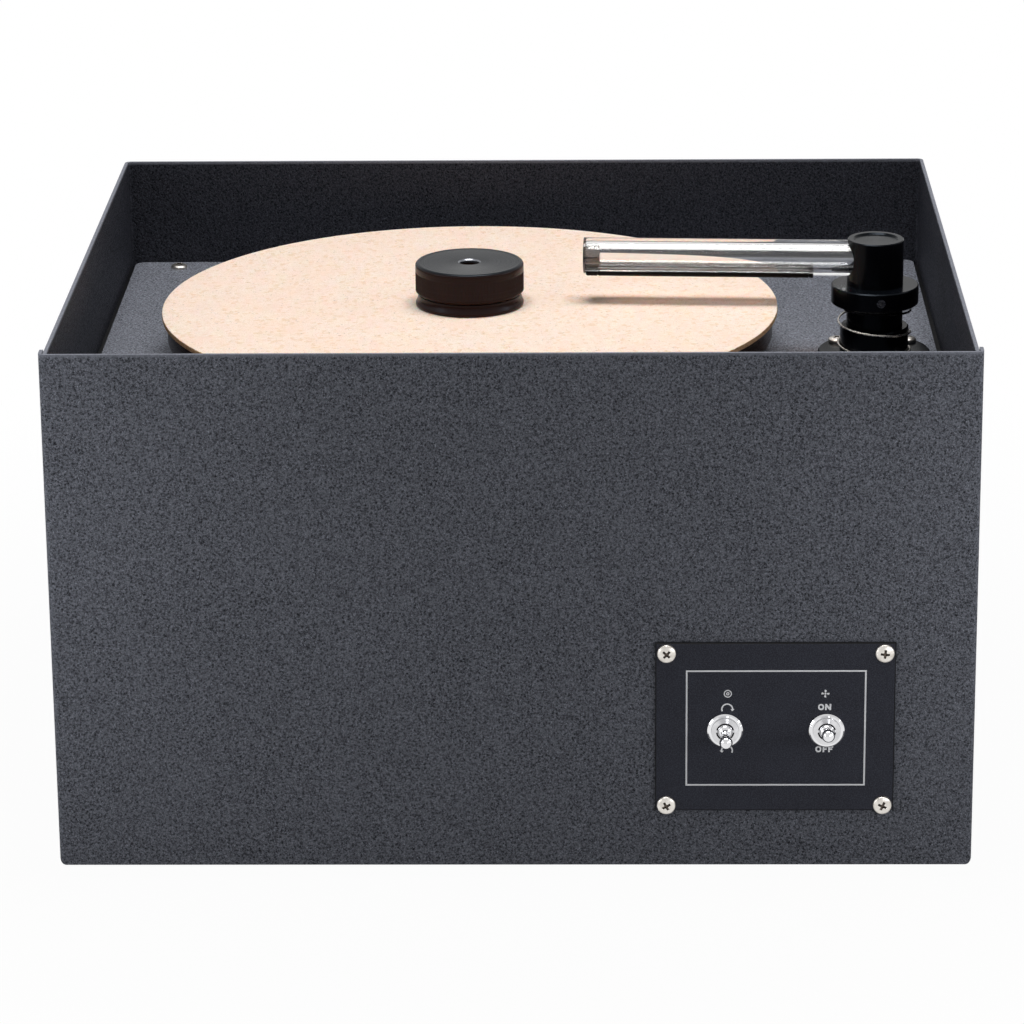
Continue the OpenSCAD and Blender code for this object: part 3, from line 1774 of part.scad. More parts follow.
module power_inlet() {
  blade = [2, 4, 14];
  gap = drawer_play;
  color([0.06, 0.06, 0.065])
    at_back(inlet_x, inlet_at[2])
      difference() {
        union() {
          linear_extrude(inlet_t)
            rounded_plan(inlet_w, inlet_h, 4);
          translate([-inlet_body_w / 2, -inlet_body_h / 2, -inlet_d - sheet_t])
            cube([inlet_body_w, inlet_body_h, inlet_d + sheet_t + over]);
        }
        translate([0, -socket_up, inlet_t - socket_depth])
          linear_extrude(socket_depth + over)
            socket_plan(socket_w, socket_h, 4.5);
        translate([-drawer_w / 2 - gap, drawer_down - drawer_h / 2 - gap, inlet_t - drawer_d - gap])
          cube([drawer_w + 2 * gap, drawer_h + 2 * gap, drawer_d + gap + over]);
        for (s = [-1, 1])
          translate([s * inlet_screw_x, 0, -over])
            cylinder(h = inlet_t + 2 * over, r = screw_hole_r);
      }
  color([0.8, 0.75, 0.5])
    at_back(inlet_x, inlet_at[2])
      for (p = [[-7, 0], [7, 0], [0, -4]])
        translate([p[0] - blade[0] / 2, p[1] - socket_up - blade[1] / 2, inlet_t - socket_depth - 0.5])
          cube([blade[0], blade[1], blade[2] + 0.5]);
}

module fuse_drawer() {
  color([0.09, 0.09, 0.095])
    at_back(inlet_x, inlet_at[2]) {
      translate([-drawer_w / 2, drawer_down - drawer_h / 2, inlet_t - drawer_d])
        cube([drawer_w, drawer_h, drawer_d + drawer_face_t]);
      translate([-drawer_w / 2, drawer_down - drawer_h / 2, inlet_t + drawer_play])
        cube([drawer_w, drawer_h + 0.8, drawer_face_t]);
    }
}

module inlet_screws() {
  color("silver")
    for (s = [-1, 1])
      at_back(inlet_x + s * inlet_screw_x, inlet_at[2])
        translate([0, 0, inlet_t])
          pan_screw(screw_len);
}

// Drain valve

module drain_valve() {
  body_top = drain_flange_t + drain_body_len;
  shank = sheet_t + tank_back_gap + tank_wall + 6;
  color([0.72, 0.6, 0.3])
    difference() {
      at_back(drain_x, drain_z)
        union() {
          translate([0, 0, -shank])
            cylinder(h = shank + over, r = shank_dia / 2);
          cylinder(h = drain_flange_t, r = drain_flange_dia / 2);
          cylinder(h = body_top, r = drain_body_dia / 2);
          cylinder(h = body_top + nozzle_len, r = nozzle_dia / 2);
        }
      at_back(drain_x, drain_z)
        translate([0, 0, -shank - over])
          cylinder(h = shank + body_top + nozzle_len + 2 * over, r = drain_bore / 2);
      rod([drain_x, drain_plug_y], drain_z - drain_body_dia / 2 + 2, drain_z + drain_body_dia,
        drain_plug_dia / 2 + drain_play);
    }
}

module drain_lever() {
  low = drain_z - drain_body_dia / 2 + 2.3;
  lever_w = 6;
  lever_t = 3;
  color([0.75, 0.1, 0.08])
    difference() {
      union() {
        rod([drain_x, drain_plug_y], low, drain_lever_z + lever_t, drain_plug_dia / 2);
        translate([drain_x, drain_plug_y, drain_lever_z])
          linear_extrude(lever_t)
            rotate([0, 0, 90])
              slot_2d(lever_w, drain_lever_len);
      }
      translate([drain_x, drain_plug_y, drain_z])
        rotate([0, 90, 0])
          cylinder(h = drain_plug_dia + over, r = drain_bore / 2, center = true);
    }
}

// Wiring

module wiring_loom() {
  up = [0.31, 0.47, 0.83];
  color([0.2, 0.2, 0.22])
    for (route = [mains_route, motor_route, fan_route])
      path_tube(softened(route), loom_r, 8, unit(up));
}

front_panel();
case_wrap();
bottom_pan();
bottom_screws();
feet();
foot_screws();
deck_plate();
deck_brackets();
deck_screws();
control_plate();
plate_screws();
turntable_switch();
vacuum_switch();
switch_nuts();
turntable_lever();
vacuum_lever();
gearbox();
gearbox_screws();
motor_body();
motor_capacitor();
output_shaft();
platter_hub();
hub_set_screw();
platter();
platter_screws();
cork_mat();
spindle();
clamp_foot();
clamp_pad();
clamp_knob();
clamp_ring();
post_flange();
flange_screws();
post_spring();
spring_washer();
swing_post();
post_collar();
collar_set_screw();
retaining_ring();
pickup_tube();
tube_plug();
felt_lips();
post_seal();
waste_tank();
tank_lid();
tank_gasket();
lid_screws();
vacuum_motor();
fan_housing();
impeller();
vacuum_bracket();
vacuum_gasket();
chassis_screws();
air_hose();
power_inlet();
fuse_drawer();
inlet_screws();
drain_valve();
drain_lever();
wiring_loom();
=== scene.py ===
import math

import bmesh
import bpy
import numpy as np
from mathutils import Matrix, Vector, noise


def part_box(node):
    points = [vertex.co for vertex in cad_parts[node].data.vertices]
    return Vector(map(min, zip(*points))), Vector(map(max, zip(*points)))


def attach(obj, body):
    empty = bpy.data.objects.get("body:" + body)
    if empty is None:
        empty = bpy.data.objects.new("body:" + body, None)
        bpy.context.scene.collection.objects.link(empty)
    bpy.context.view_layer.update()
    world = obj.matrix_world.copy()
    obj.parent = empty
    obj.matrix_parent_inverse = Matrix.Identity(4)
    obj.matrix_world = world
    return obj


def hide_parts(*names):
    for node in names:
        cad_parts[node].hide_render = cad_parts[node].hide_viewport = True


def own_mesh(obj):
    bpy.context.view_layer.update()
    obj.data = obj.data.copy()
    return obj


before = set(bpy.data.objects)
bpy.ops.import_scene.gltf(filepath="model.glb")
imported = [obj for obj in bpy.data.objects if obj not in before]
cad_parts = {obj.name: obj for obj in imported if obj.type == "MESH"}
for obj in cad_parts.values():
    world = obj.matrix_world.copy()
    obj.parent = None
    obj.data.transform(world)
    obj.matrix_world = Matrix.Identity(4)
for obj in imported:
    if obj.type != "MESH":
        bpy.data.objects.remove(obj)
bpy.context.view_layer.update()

MM = 0.001
TURN = 2 * math.pi
QUARTER = math.pi / 2

# Places and sizes, in millimetres in the shared frame


def box_mm(name):
    low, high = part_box(name)
    return np.array(low) / MM, np.array(high) / MM


def middle_of(name):
    return sum(box_mm(name)) / 2


PLATTER_AT = middle_of("platter")[:2]
POST_AT = middle_of("swing_post")[:2]
MAT_LOW, MAT_HIGH = box_mm("cork_mat")
KNOB_LOW, KNOB_HIGH = box_mm("clamp_knob")
FOOT_LOW, FOOT_HIGH = box_mm("clamp_foot")
PLATE_Y = box_mm("control_plate")[0][1]
SHEET_T = 1.6
WELL_FRONT = box_mm("front_panel")[0][1] + SHEET_T
RIM_TOP = box_mm("front_panel")[1][2]
WELL_X, WELL_BACK = box_mm("case_wrap")[1][:2] - SHEET_T
SPINDLE_TOP = box_mm("spindle")[1][2]
WASHER_LOW = box_mm("spring_washer")[0][2]
FLANGE_TOP = box_mm("deck_plate")[1][2] + 4
TURNTABLE_X, _, SWITCH_Z = middle_of("turntable_switch")
VACUUM_X = middle_of("vacuum_switch")[0]
TUBE_Z = 232.9
TUBE_TURN = math.radians(3)
TUBE_R = 8.15
TUBE_BORE_R = 4.75
TUBE_START = 8.6
TUBE_END = 130.8
SLOT_WIDTH = 1.6
SLOT_START = 29.9
SLOT_END = 125.4
FELT_START = 27.9
FELT_R = TUBE_R + 0.02
FELT_OUT_R = FELT_R + 1.05
FELT_WIDTH = 13.0
HEAD_R = 4.05
HEAD_H = 2.4
SCREW_R = 2.0
KNOB_DISH = 0.2
FOOT_R = 12.0
FAN_NECK = 14.0
LID_T = 4.0
HOSE_GAP = 2.0
CABLE_R = 2.75
RELIEF_R = 2.98
PRINT_T = 0.02
VACUUM_TILT = math.radians(12.5)
FLOOR_NEAR = 0.97
WORLD_DIFFUSE = 0.10


# Mesh helpers: a form is a pair of points in millimetres and faces

def in_scene(name, data):
    made = bpy.data.objects.new(name, data)
    bpy.context.scene.collection.objects.link(made)
    return made


def add_piece(name, form, material, body, node=None, sharp=38.0, marks=None, second=None):
    """A piece that rides on a CAD body; node is what it stands for, marked faces take the second material."""
    mesh = bpy.data.meshes.new(name)
    mesh.from_pydata((np.asarray(form[0], float) * MM).tolist(), [], form[1])
    mesh.materials.append(material)
    if marks is not None:
        mesh.materials.append(second)
        mesh.polygons.foreach_set("material_index", [int(m) for m in marks])
    work = bmesh.new()
    work.from_mesh(mesh)
    bmesh.ops.remove_doubles(work, verts=work.verts, dist=2e-7)
    bmesh.ops.dissolve_degenerate(work, edges=work.edges, dist=1e-8)
    bmesh.ops.recalc_face_normals(work, faces=work.faces)
    work.to_mesh(mesh)
    work.free()
    mesh.shade_smooth()
    mesh.set_sharp_from_angle(angle=math.radians(sharp))
    piece = in_scene(name, mesh)
    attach(piece, body)
    if node:
        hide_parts(node)
    return piece


def joined(forms):
    """One form from several."""
    verts, faces = [], []
    for more, around in forms:
        first = len(verts)
        verts.extend(np.asarray(more, float).tolist())
        faces.extend([tuple(first + i for i in f) for f in around])
    return verts, faces


def polar(radius, angle, at=(0, 0)):
    return at[0] + radius * math.cos(angle), at[1] + radius * math.sin(angle)


def grid_faces(rows, columns, wrap_rows=False, wrap_columns=False):
    faces = []
    for i in range(rows if wrap_rows else rows - 1):
        for k in range(columns if wrap_columns else columns - 1):
            i2, k2 = (i + 1) % rows, (k + 1) % columns
            faces.append((i * columns + k, i * columns + k2, i2 * columns + k2, i2 * columns + k))
    return faces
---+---
▶ REQUIRED TASK: Check each line above for the word "link" and copy the ones that have it.

▶ FULL ANSWER:
        bpy.context.scene.collection.objects.link(empty)
    bpy.context.scene.collection.objects.link(made)